* **What to do**
Repeat each record below exactly as given.

* **Records supplied**

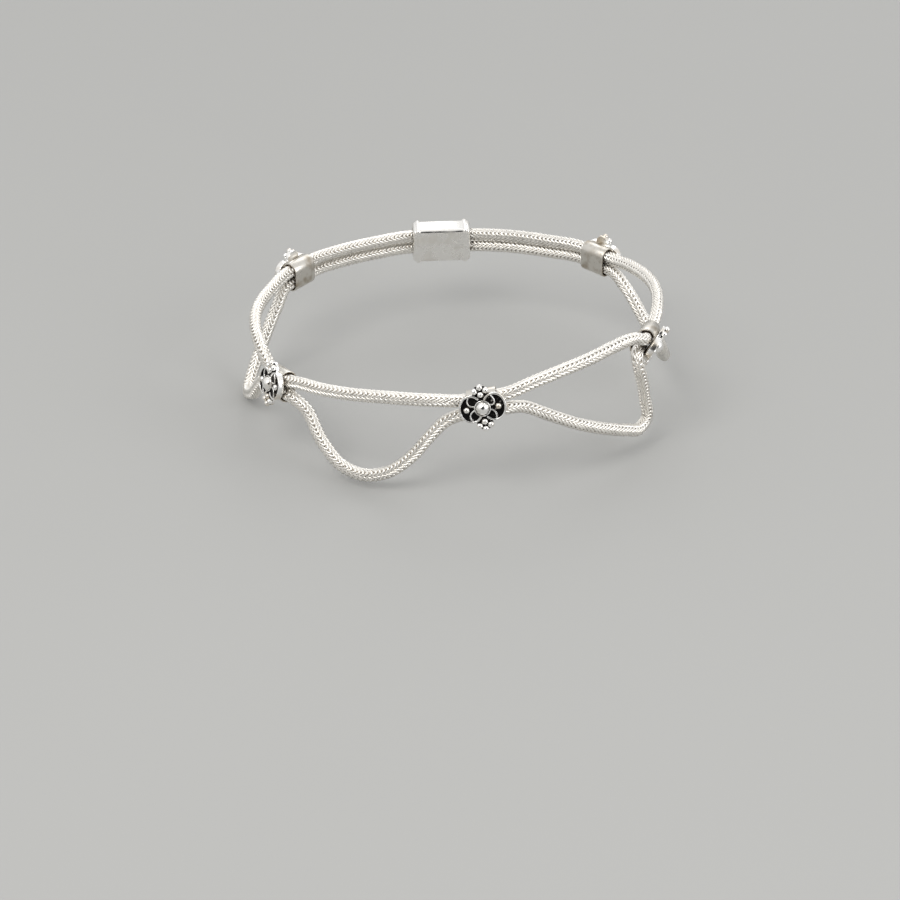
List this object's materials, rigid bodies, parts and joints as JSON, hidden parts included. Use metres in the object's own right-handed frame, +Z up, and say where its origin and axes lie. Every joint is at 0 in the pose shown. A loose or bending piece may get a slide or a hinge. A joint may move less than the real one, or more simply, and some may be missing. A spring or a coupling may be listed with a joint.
{
  "type": "payal anklet",
  "caption": "Silver payal anklet: two woven chains, the lower one hanging in swags, run through flower ornaments with dark recesses, and a plain clasp closes the loop.",
  "frame": {"origin": "middle of the ankle that the loop goes round, at the height where the loop is worn", "axes": "+X along the longer way across the loop, towards the right-hand ornament; +Y to the back of the ankle, where the clasp is; +Z up the leg"},
  "size_m": [0.0865, 0.0747, 0.0261],
  "materials": {
    "woven_silver": "warm white silver wire, finely woven, satin",
    "polished_silver": "polished silver, blackened in the recesses of the ornaments"
  },
  "bodies": {
    "root": {"strand_upper": "woven_silver", "strand_lower": "woven_silver", "ornament_left": "polished_silver", "ornament_centre": "polished_silver", "ornament_right": "polished_silver", "ornament_back_left": "polished_silver", "ornament_back_right": "polished_silver", "clasp": "polished_silver"}
  },
  "joints": []
}
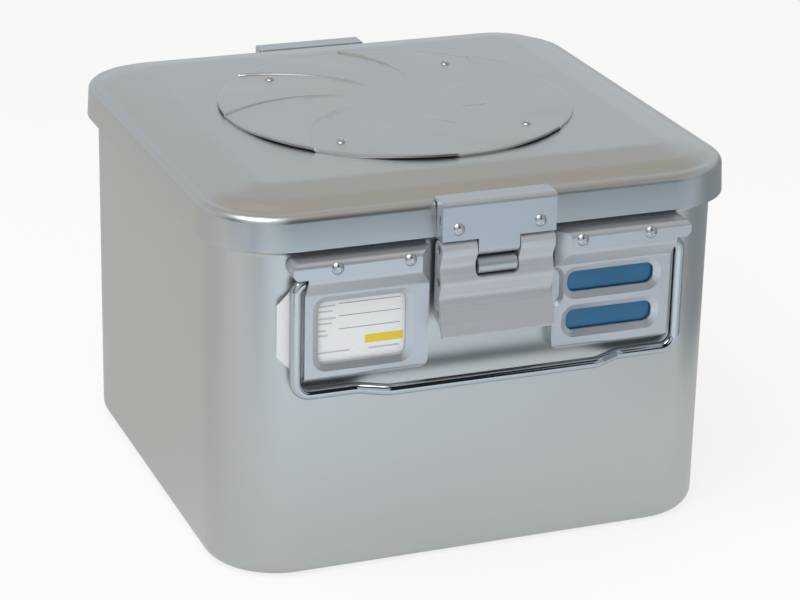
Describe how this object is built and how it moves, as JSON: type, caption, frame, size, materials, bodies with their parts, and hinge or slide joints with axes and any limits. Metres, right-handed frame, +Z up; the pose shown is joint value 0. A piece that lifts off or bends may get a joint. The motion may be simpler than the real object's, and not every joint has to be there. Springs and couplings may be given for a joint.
{
  "type": "sterilization container",
  "caption": "Deep-drawn aluminium box with rounded corners, a lift-off lid with a swirled vent cover, swing latches, wire handles and label holders.",
  "frame": {"origin": "middle of the underside", "axes": "+Z up; -Y is the front shown in the picture, with a latch, a handle, a card holder on the left and a tag holder on the right; X runs along the front"},
  "size_m": [0.29, 0.302, 0.2092],
  "materials": {
    "shell_metal": "satin anodised",
    "fitting_metal": "satin anodised",
    "rivet_metal": "bright",
    "pin_steel": "ground",
    "wire_chrome": "polished",
    "seal_rubber": "matt silicone",
    "filter_cloth": "woven",
    "knob_plastic": "matt",
    "card_white": "matt",
    "tag_blue": "gloss"
  },
  "bodies": {
    "base": {"base_shell": "shell_metal", "front_catch_plate": "fitting_metal", "front_catch_rivets": "rivet_metal", "front_card_holder": "fitting_metal", "front_tag_holder": "fitting_metal", "front_card_holder_rivets": "rivet_metal", "front_tag_holder_rivets": "rivet_metal", "front_card_side_bar": "fitting_metal", "front_tag_side_bar": "fitting_metal", "rear_catch_plate": "fitting_metal", "rear_catch_rivets": "rivet_metal", "rear_card_holder": "fitting_metal", "rear_tag_holder": "fitting_metal", "rear_card_holder_rivets": "rivet_metal", "rear_tag_holder_rivets": "rivet_metal", "rear_card_side_bar": "fitting_metal", "rear_tag_side_bar": "fitting_metal"},
    "lid": {"lid_shell": "shell_metal", "lid_gasket": "seal_rubber", "vent_cover": "shell_metal", "vent_cover_rivets": "rivet_metal", "retainer_post": "pin_steel", "front_lid_bracket": "fitting_metal", "front_bracket_rivets": "rivet_metal", "front_hinge_pin": "pin_steel", "rear_lid_bracket": "fitting_metal", "rear_bracket_rivets": "rivet_metal", "rear_hinge_pin": "pin_steel"},
    "retainer": {"filter_retainer": "shell_metal", "retainer_gasket": "seal_rubber", "filter_sheet": "filter_cloth"},
    "retainer_knob": {"retainer_knob": "knob_plastic"},
    "front_latch": {"front_latch_plate": "fitting_metal", "front_lock_pin": "pin_steel"},
    "front_handle": {"front_handle": "wire_chrome"},
    "front_card": {"front_label_card": "card_white"},
    "front_tag": {"front_tag_plate": "tag_blue"},
    "rear_latch": {"rear_latch_plate": "fitting_metal", "rear_lock_pin": "pin_steel"},
    "rear_handle": {"rear_handle": "wire_chrome"},
    "rear_card": {"rear_label_card": "card_white"},
    "rear_tag": {"rear_tag_plate": "tag_blue"}
  },
  "joints": [
    {"name": "lid_lift", "type": "slide", "parent": "base", "child": "lid", "axis": [0, 0, 1], "range_m": [0, 0.27]},
    {"name": "retainer_drop", "type": "slide", "parent": "lid", "child": "retainer", "axis": [0, 0, -1], "range_m": [0, 0.12]},
    {"name": "knob_turn", "type": "hinge", "parent": "retainer", "child": "retainer_knob", "pos_m": [0, 0, 0.198], "axis": [0, 0, 1], "range_deg": [0, 90]},
    {"name": "front_latch_swing", "type": "hinge", "parent": "lid", "child": "front_latch", "pos_m": [0, -0.1428, 0.1755], "axis": [-1, 0, 0], "range_deg": [0, 100]},
    {"name": "front_handle_swing", "type": "hinge", "parent": "base", "child": "front_handle", "pos_m": [0, -0.1394, 0.165], "axis": [-1, 0, 0], "range_deg": [0, 90]},
    {"name": "front_card_slide", "type": "slide", "parent": "base", "child": "front_card", "axis": [-1, 0, 0], "range_m": [0, 0.08]},
    {"name": "front_tag_slide", "type": "slide", "parent": "base", "child": "front_tag", "axis": [1, 0, 0], "range_m": [0, 0.07]},
    {"name": "rear_latch_swing", "type": "hinge", "parent": "lid", "child": "rear_latch", "pos_m": [0, 0.1428, 0.1755], "axis": [1, 0, 0], "range_deg": [0, 100]},
    {"name": "rear_handle_swing", "type": "hinge", "parent": "base", "child": "rear_handle", "pos_m": [0, 0.1394, 0.165], "axis": [1, 0, 0], "range_deg": [0, 90]},
    {"name": "rear_card_slide", "type": "slide", "parent": "base", "child": "rear_card", "axis": [1, 0, 0], "range_m": [0, 0.08]},
    {"name": "rear_tag_slide", "type": "slide", "parent": "base", "child": "rear_tag", "axis": [-1, 0, 0], "range_m": [0, 0.07]}
  ]
}
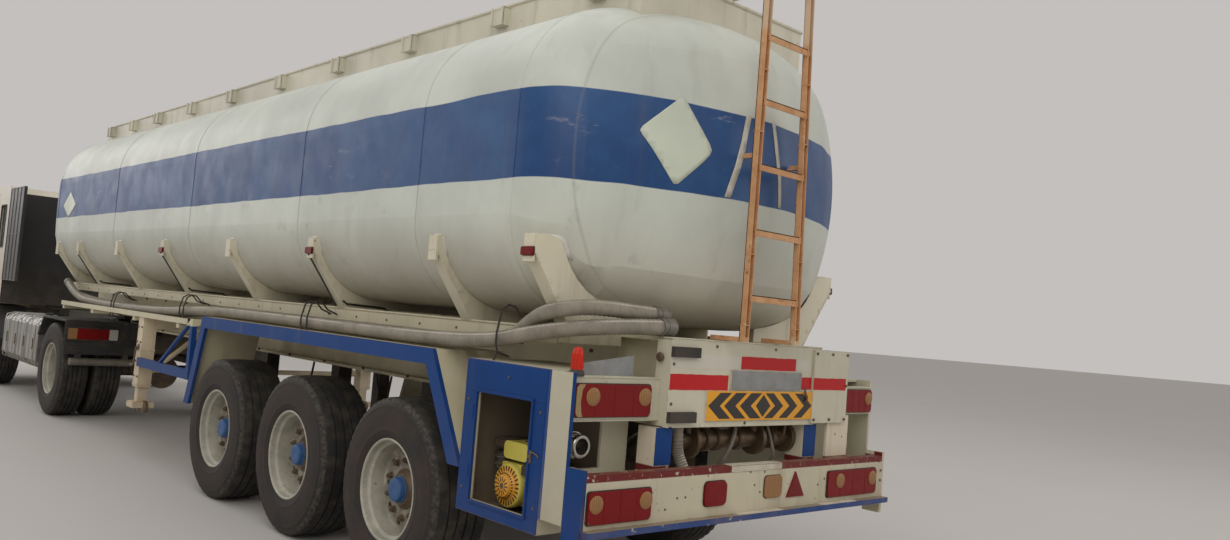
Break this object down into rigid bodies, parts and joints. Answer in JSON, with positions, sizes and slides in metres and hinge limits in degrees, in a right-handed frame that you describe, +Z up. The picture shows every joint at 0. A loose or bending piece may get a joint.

* **Exercise answer**
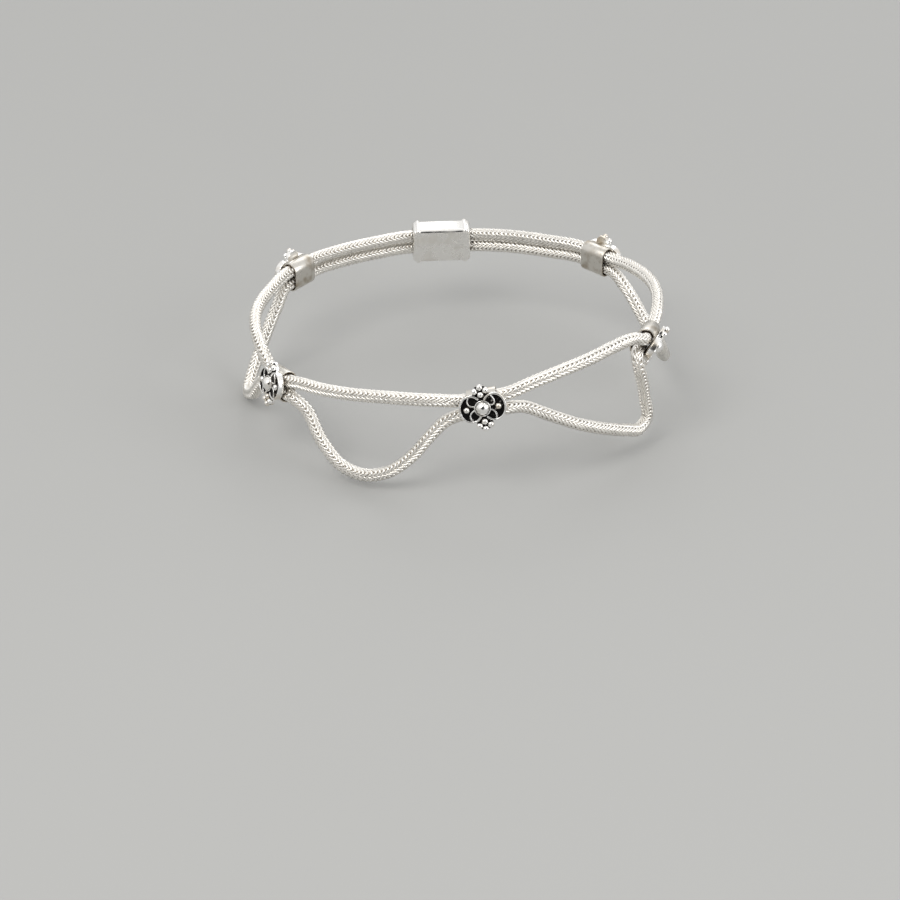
List this object's materials, rigid bodies, parts and joints as JSON, hidden parts included. Use metres in the object's own right-handed frame, +Z up, and say where its origin and axes lie. Every joint is at 0 in the pose shown. A loose or bending piece may get a slide or a hinge. A joint may move less than the real one, or more simply, and some may be missing. A spring or a coupling may be listed with a joint.
{
  "type": "payal anklet",
  "caption": "Silver payal anklet: two woven chains, the lower one hanging in swags, run through flower ornaments with dark recesses, and a plain clasp closes the loop.",
  "frame": {"origin": "middle of the ankle that the loop goes round, at the height where the loop is worn", "axes": "+X along the longer way across the loop, towards the right-hand ornament; +Y to the back of the ankle, where the clasp is; +Z up the leg"},
  "size_m": [0.0865, 0.0747, 0.0261],
  "materials": {
    "woven_silver": "warm white silver wire, finely woven, satin",
    "polished_silver": "polished silver, blackened in the recesses of the ornaments"
  },
  "bodies": {
    "root": {"strand_upper": "woven_silver", "strand_lower": "woven_silver", "ornament_left": "polished_silver", "ornament_centre": "polished_silver", "ornament_right": "polished_silver", "ornament_back_left": "polished_silver", "ornament_back_right": "polished_silver", "clasp": "polished_silver"}
  },
  "joints": []
}
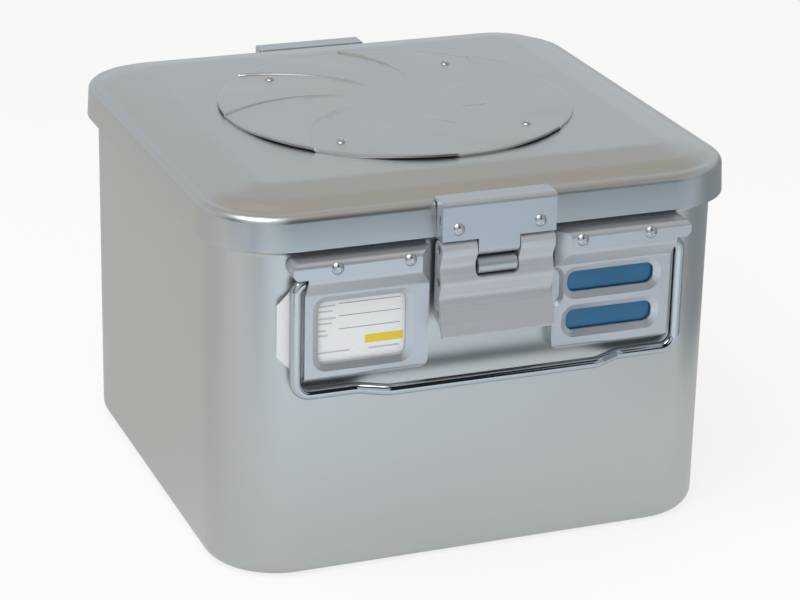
Describe how this object is built and how it moves, as JSON: type, caption, frame, size, materials, bodies with their parts, and hinge or slide joints with axes and any limits. Metres, right-handed frame, +Z up; the pose shown is joint value 0. A piece that lifts off or bends may get a joint. The motion may be simpler than the real object's, and not every joint has to be there. Springs and couplings may be given for a joint.
{
  "type": "sterilization container",
  "caption": "Deep-drawn aluminium box with rounded corners, a lift-off lid with a swirled vent cover, swing latches, wire handles and label holders.",
  "frame": {"origin": "middle of the underside", "axes": "+Z up; -Y is the front shown in the picture, with a latch, a handle, a card holder on the left and a tag holder on the right; X runs along the front"},
  "size_m": [0.29, 0.302, 0.2092],
  "materials": {
    "shell_metal": "satin anodised",
    "fitting_metal": "satin anodised",
    "rivet_metal": "bright",
    "pin_steel": "ground",
    "wire_chrome": "polished",
    "seal_rubber": "matt silicone",
    "filter_cloth": "woven",
    "knob_plastic": "matt",
    "card_white": "matt",
    "tag_blue": "gloss"
  },
  "bodies": {
    "base": {"base_shell": "shell_metal", "front_catch_plate": "fitting_metal", "front_catch_rivets": "rivet_metal", "front_card_holder": "fitting_metal", "front_tag_holder": "fitting_metal", "front_card_holder_rivets": "rivet_metal", "front_tag_holder_rivets": "rivet_metal", "front_card_side_bar": "fitting_metal", "front_tag_side_bar": "fitting_metal", "rear_catch_plate": "fitting_metal", "rear_catch_rivets": "rivet_metal", "rear_card_holder": "fitting_metal", "rear_tag_holder": "fitting_metal", "rear_card_holder_rivets": "rivet_metal", "rear_tag_holder_rivets": "rivet_metal", "rear_card_side_bar": "fitting_metal", "rear_tag_side_bar": "fitting_metal"},
    "lid": {"lid_shell": "shell_metal", "lid_gasket": "seal_rubber", "vent_cover": "shell_metal", "vent_cover_rivets": "rivet_metal", "retainer_post": "pin_steel", "front_lid_bracket": "fitting_metal", "front_bracket_rivets": "rivet_metal", "front_hinge_pin": "pin_steel", "rear_lid_bracket": "fitting_metal", "rear_bracket_rivets": "rivet_metal", "rear_hinge_pin": "pin_steel"},
    "retainer": {"filter_retainer": "shell_metal", "retainer_gasket": "seal_rubber", "filter_sheet": "filter_cloth"},
    "retainer_knob": {"retainer_knob": "knob_plastic"},
    "front_latch": {"front_latch_plate": "fitting_metal", "front_lock_pin": "pin_steel"},
    "front_handle": {"front_handle": "wire_chrome"},
    "front_card": {"front_label_card": "card_white"},
    "front_tag": {"front_tag_plate": "tag_blue"},
    "rear_latch": {"rear_latch_plate": "fitting_metal", "rear_lock_pin": "pin_steel"},
    "rear_handle": {"rear_handle": "wire_chrome"},
    "rear_card": {"rear_label_card": "card_white"},
    "rear_tag": {"rear_tag_plate": "tag_blue"}
  },
  "joints": [
    {"name": "lid_lift", "type": "slide", "parent": "base", "child": "lid", "axis": [0, 0, 1], "range_m": [0, 0.27]},
    {"name": "retainer_drop", "type": "slide", "parent": "lid", "child": "retainer", "axis": [0, 0, -1], "range_m": [0, 0.12]},
    {"name": "knob_turn", "type": "hinge", "parent": "retainer", "child": "retainer_knob", "pos_m": [0, 0, 0.198], "axis": [0, 0, 1], "range_deg": [0, 90]},
    {"name": "front_latch_swing", "type": "hinge", "parent": "lid", "child": "front_latch", "pos_m": [0, -0.1428, 0.1755], "axis": [-1, 0, 0], "range_deg": [0, 100]},
    {"name": "front_handle_swing", "type": "hinge", "parent": "base", "child": "front_handle", "pos_m": [0, -0.1394, 0.165], "axis": [-1, 0, 0], "range_deg": [0, 90]},
    {"name": "front_card_slide", "type": "slide", "parent": "base", "child": "front_card", "axis": [-1, 0, 0], "range_m": [0, 0.08]},
    {"name": "front_tag_slide", "type": "slide", "parent": "base", "child": "front_tag", "axis": [1, 0, 0], "range_m": [0, 0.07]},
    {"name": "rear_latch_swing", "type": "hinge", "parent": "lid", "child": "rear_latch", "pos_m": [0, 0.1428, 0.1755], "axis": [1, 0, 0], "range_deg": [0, 100]},
    {"name": "rear_handle_swing", "type": "hinge", "parent": "base", "child": "rear_handle", "pos_m": [0, 0.1394, 0.165], "axis": [1, 0, 0], "range_deg": [0, 90]},
    {"name": "rear_card_slide", "type": "slide", "parent": "base", "child": "rear_card", "axis": [1, 0, 0], "range_m": [0, 0.08]},
    {"name": "rear_tag_slide", "type": "slide", "parent": "base", "child": "rear_tag", "axis": [-1, 0, 0], "range_m": [0, 0.07]}
  ]
}
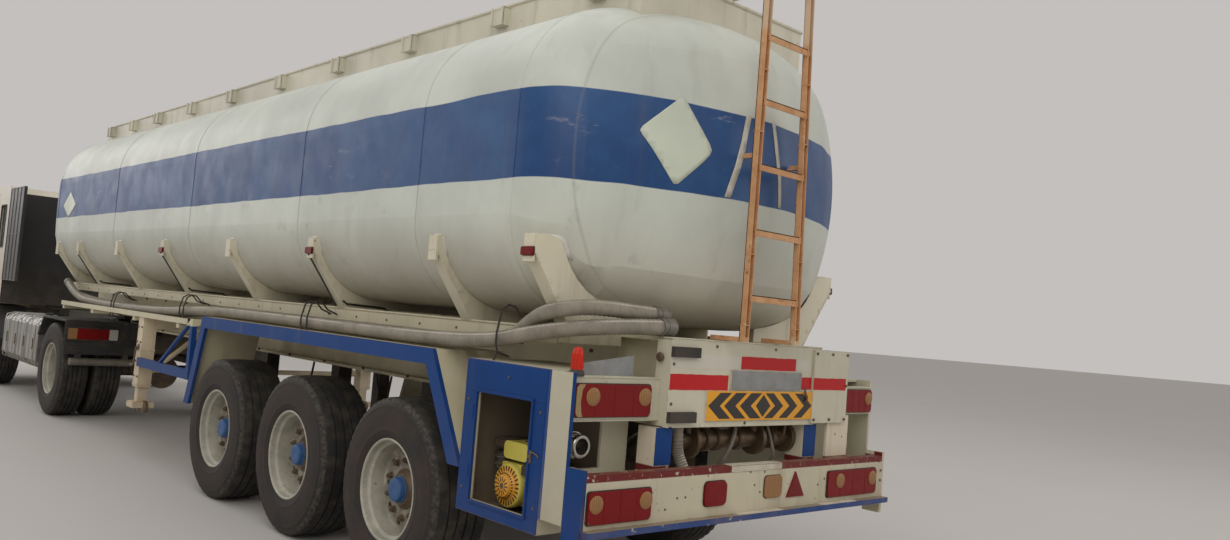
Break this object down into rigid bodies, parts and joints. Answer in JSON, with positions, sizes and slides in metres and hinge limits in degrees, in a right-handed frame that you describe, +Z up. The picture shows every joint at 0. A loose or bending piece may get a joint.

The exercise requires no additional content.